Our Take
Capital flight to China's tech sector is real; the IPO rebound itself is a market fact, not a capability claim.
Why it matters
Beijing's domestic capital markets are absorbing tech investment that might otherwise flow to US listings, reshaping where AI and chip talent gets funded and which regulatory jurisdictions control scaling decisions.
Do this week
Enterprise AI teams: audit your supply chain dependencies on Chinese semiconductor and model vendors now, before funding rounds close and long-term partnerships lock in.
Chinese tech firms return to onshore capital markets
Chinese AI and semiconductor companies are driving a rebound in IPOs on domestic exchanges, per Reuters reporting. The shift reflects capital reallocation toward onshore tech listings after a period of slower activity in that market segment.
The exact volume of IPO activity, number of firms, and capital raised are not specified in available reporting. Reuters frames this as part of a broader IPO rebound trend, with AI and chip companies as the primary drivers of that rebound.
Domestic capital markets now absorb China's AI and semiconductor scaling
For years, Chinese tech founders and investors pursued US listings or offshore structures to access global capital and avoid regulatory friction. A rebound in onshore IPOs signals that domestic capital markets now offer sufficient scale and investor appetite to fund AI and chip companies without leaving China.
This matters for two reasons. First, it concentrates AI and semiconductor development under Chinese regulatory oversight, where export controls, data residency rules, and state involvement in strategic tech sectors carry real operational weight. Second, it reduces the incentive for Chinese firms to list abroad, meaning US investors have less direct access to cap tables and financial disclosures of major competitors in those sectors.
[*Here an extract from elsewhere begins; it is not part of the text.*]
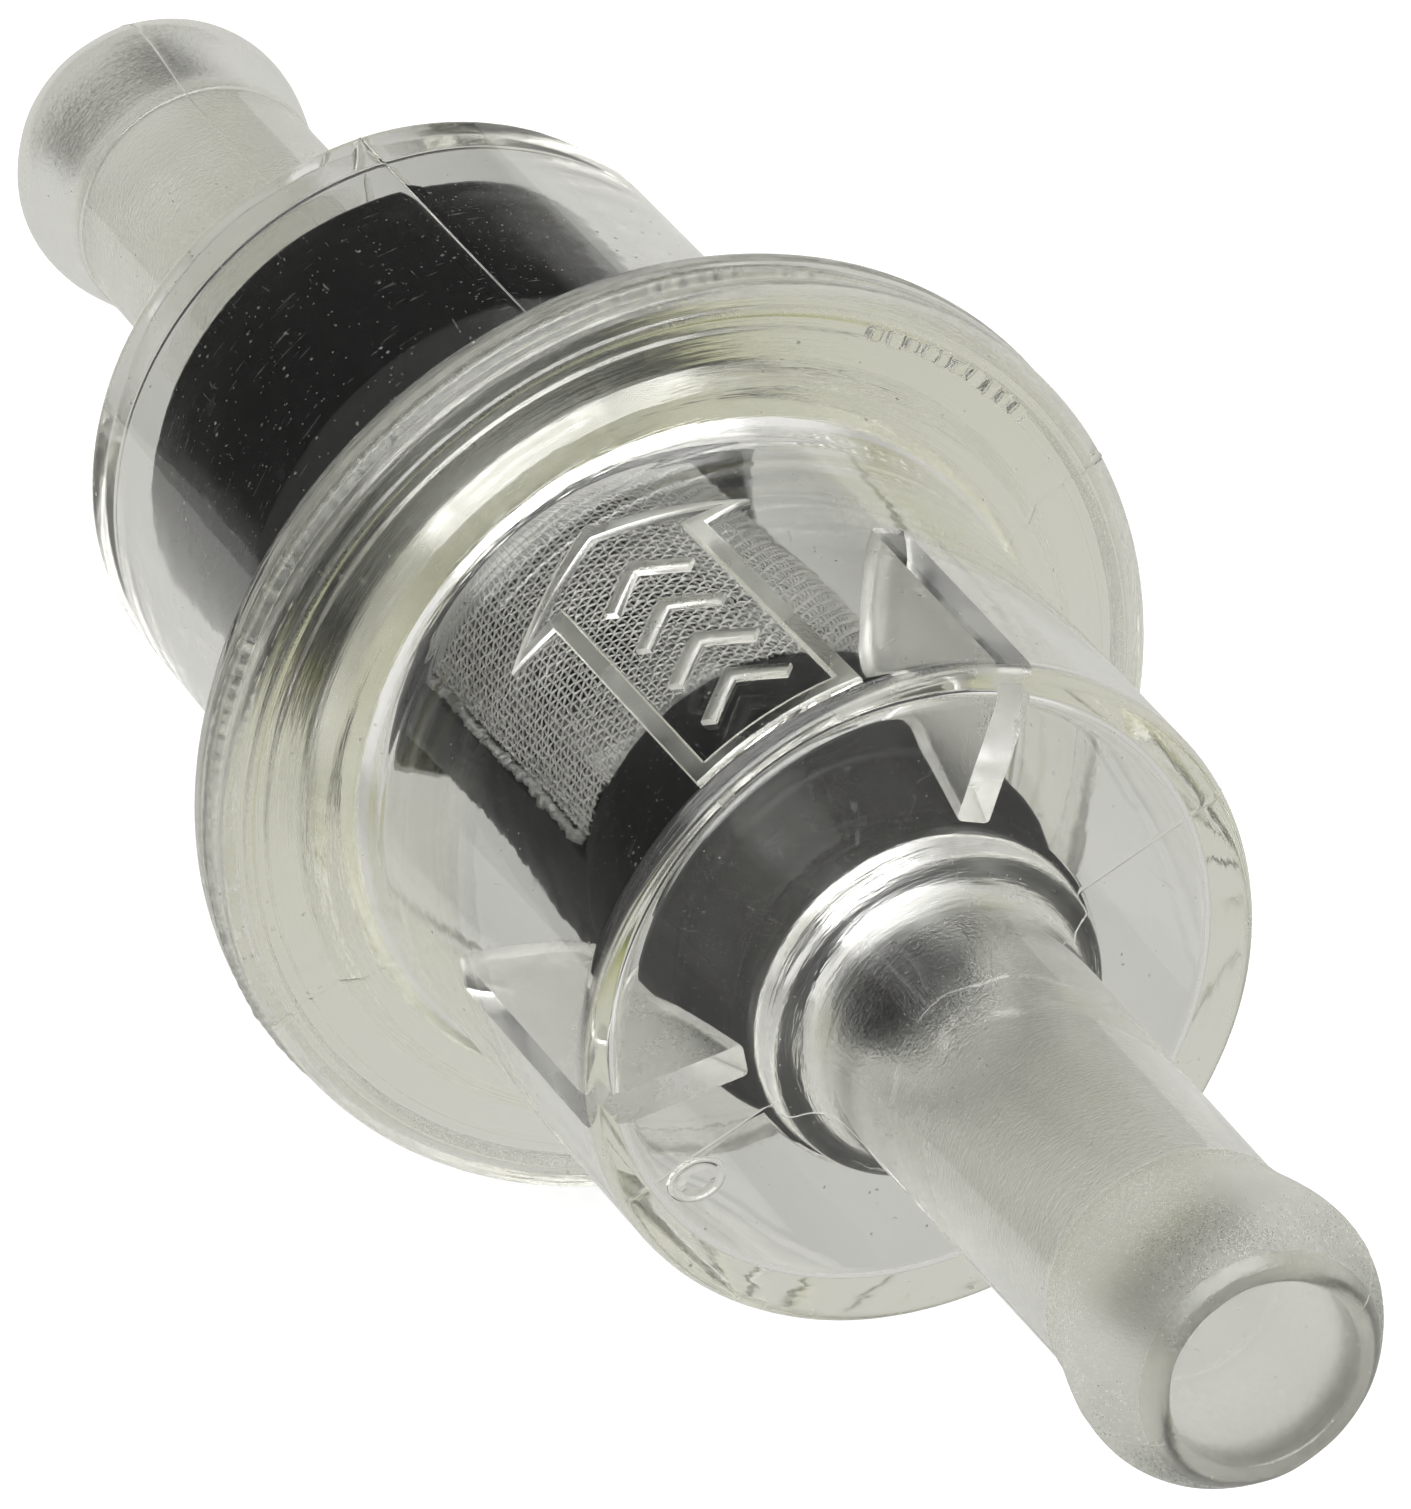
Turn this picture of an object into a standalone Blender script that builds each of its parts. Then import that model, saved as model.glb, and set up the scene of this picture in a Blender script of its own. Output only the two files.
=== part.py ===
"""In-line fuel filter with hose nipples, as an assembly of separate pieces.

Two clear moulded housing halves meet at a welded flange. Inside, a black
element base carries a black cage with two long windows, and a woven nylon
screen is wrapped round the cage. Fuel enters at the -X nipple, passes through
the screen into the cage, and leaves through the base and the +X nipple.

Frame: the filter's axis is X, flow runs towards +X, +Z is the side with the
raised flow arrow. The origin is on the axis, midway between the nipple tips.
Lengths are in millimetres and are turned to metres by MM.
Angles round the axis are in degrees from +Y towards +Z.
"""

import math

import bmesh
import bpy
from mathutils import Matrix, Vector

MM = 0.001
SHARP_ANGLE = 35          # degrees; steeper edges stay sharp
TURN_MERGE = 0.00001      # metres, joins the ends of a turned surface
PLATE_MERGE = 0.000002    # metres, welds the sides of a plate to its faces

# ---- housing -------------------------------------------------------------
HALF_LENGTH = 39.6        # origin to each nipple tip
BORE_R = 2.8              # through bore of both nipples
TUBE_R = 4.0              # hose nipple, at its root
TUBE_TIP_R = 3.92         # hose nipple, just behind the bead
BEAD_R = 4.5              # hose retaining bead
BEAD_BACK = 2.7           # tip to the bead's widest circle
BEAD_LENGTH = 5.65        # tip to where the bead starts
BOSS_R = 5.15             # round boss at the foot of each nipple
BOSS_H = 1.15             # its height over the end face
WALL = 1.0                # housing wall

IN_END_X = -17.45         # outer end face of the inlet half
IN_R = 10.3               # its body radius
STEP_X = -2.0             # flat step round the body, next to the flange
STEP_R = 11.4
FLANGE_FRONT_X = -1.42    # flange face on the inlet side
FLANGE_BACK_X = 0.75      # flange face on the outlet side
WELD_X = -0.36            # plane where the two halves are joined
WELD_GAP = 0.16           # each flange face stops this far from that plane
FLANGE_R = 14.5
RIM_BEVEL = 0.25          # outer corner of each flange
WELD_R = 14.7             # crest of the squeezed-out weld
OUT_END_X = 19.45         # outer end face of the outlet half
OUT_END_R = 9.8           # its body radius at that end
OUT_ROOT_R = 10.05        # and at the flange (moulding draft)
SEGMENTS = 48             # round the housing halves and the weld

# Nipple from the tip to behind the bead: (distance from the tip, radius).
NIPPLE_BEAD = [
    (0.0, BORE_R),
    (0.0, 3.3),
    (0.35, 3.6),
    (0.85, 3.95),
    (1.6, BEAD_R - 0.17),
    (2.2, BEAD_R - 0.03),
    (BEAD_BACK, BEAD_R),
    (3.4, BEAD_R - 0.08),
    (BEAD_LENGTH - 0.9, TUBE_TIP_R + 0.18),
    (BEAD_LENGTH, TUBE_TIP_R),
]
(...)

Treat Chinese AI and chip vendors as durable players
If domestic capital markets can sustain growth in these sectors, Chinese companies no longer depend on US market validation or offshore funding to scale. Practitioners evaluating long-term dependencies on Chinese models, inference infrastructure, or semiconductor supply should assume those companies will grow, iterate, and compete domestically for the foreseeable future, regardless of US policy shifts.